I'm not following - there already is "a simple programming model equally applied to hub/cog/lut", -
Chip now has hardware manage the differences, so the binary code is identical, and can be copied in blocks from HUB to COG or LUT, (RJMPs assumed) with only data access caveats.
Those caveats are more related to BYTE pointers than to alignment.
The user model is not improved by forcing Hubexec long aligned, but you do remove some more compact code options.
If some MHz gain were achieved by forcing align, that becomes a different question.
Here is an example
If you want to intermix BYTE and code, I think you are forced to use packers, if code is forced long-aligned.
That's not drop-dead, but it is wasteful.
I'm not seeing a compelling case for long alignment.
IIRC you said there was minimal speed impact ? - and what is there now works.

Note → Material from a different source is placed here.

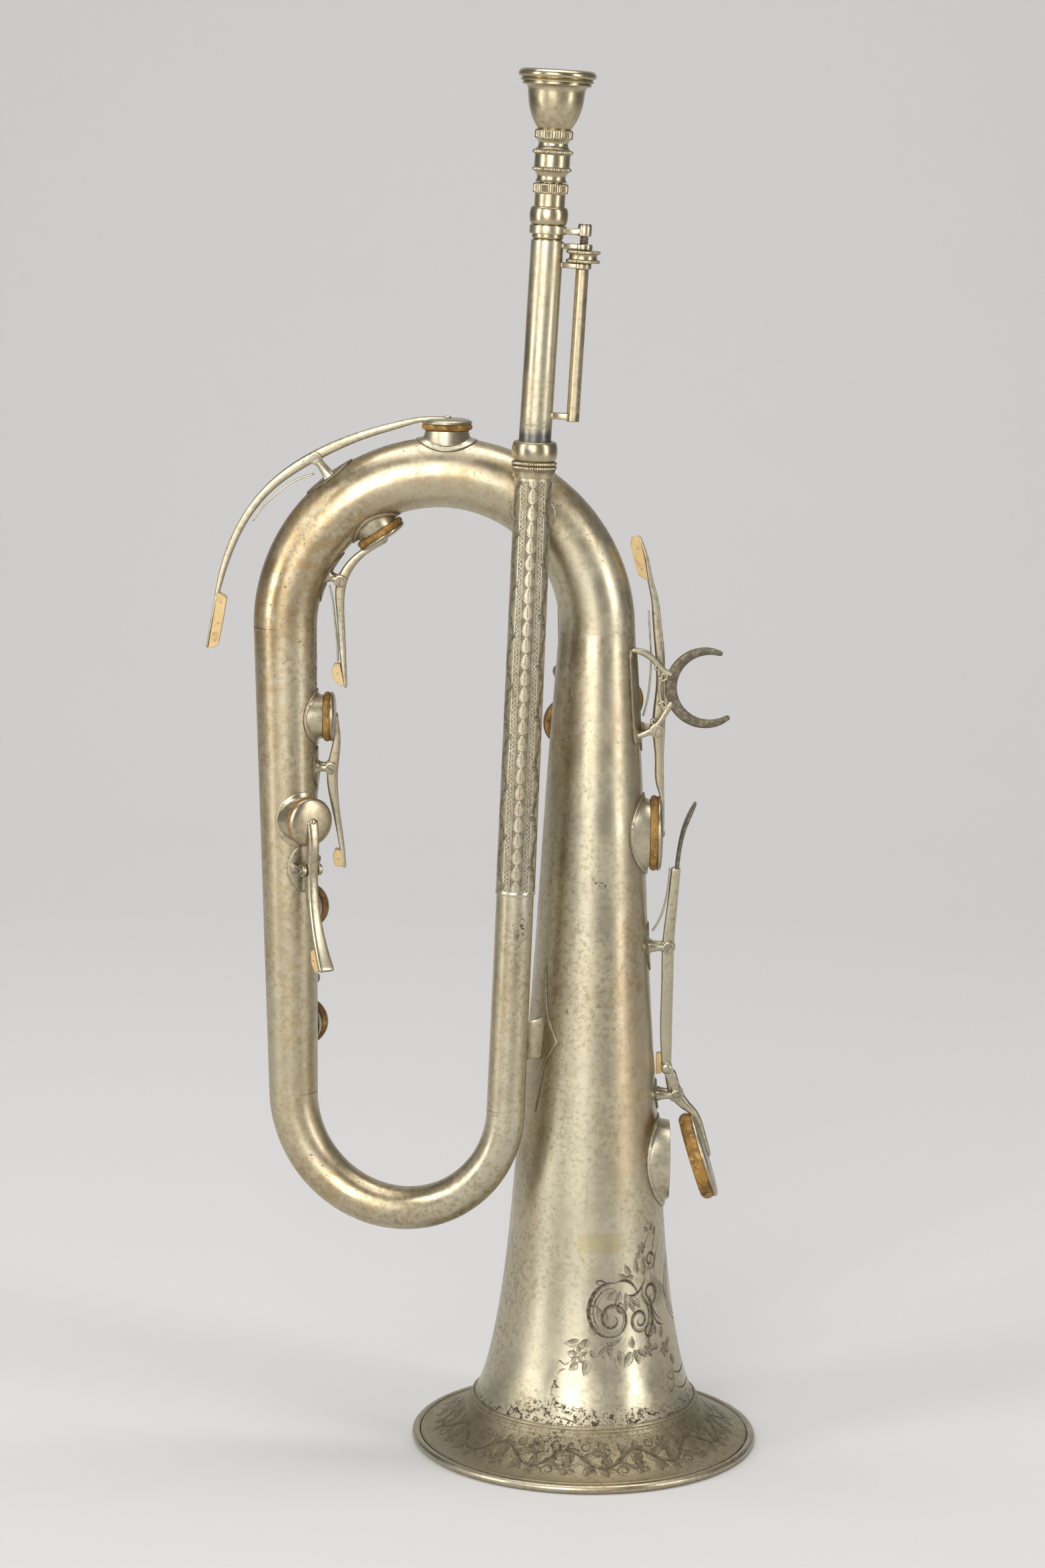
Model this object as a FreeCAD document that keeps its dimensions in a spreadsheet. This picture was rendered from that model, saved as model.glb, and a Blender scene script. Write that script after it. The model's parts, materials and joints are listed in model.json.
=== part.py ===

What I was getting, was how do you reconcile between code and data addresses via labels? How do you take a code label and get a long address out of it that you can use with RDLONG, in order to, say, load code into lut?
Okay, but what about using a code label as both a JMP address and a RDLONG address?
I'm wondering how you handle the 4x difference from PC to hub address. How do you bridge the two address schemes?
LOC of an immediate 20 bit address would shift it left two bits when not prefixed by ALTDS
long addr_label
would explicitly get the two 0 lsb's
Does this answer your question?
I am not really sure of all of LOCs usage.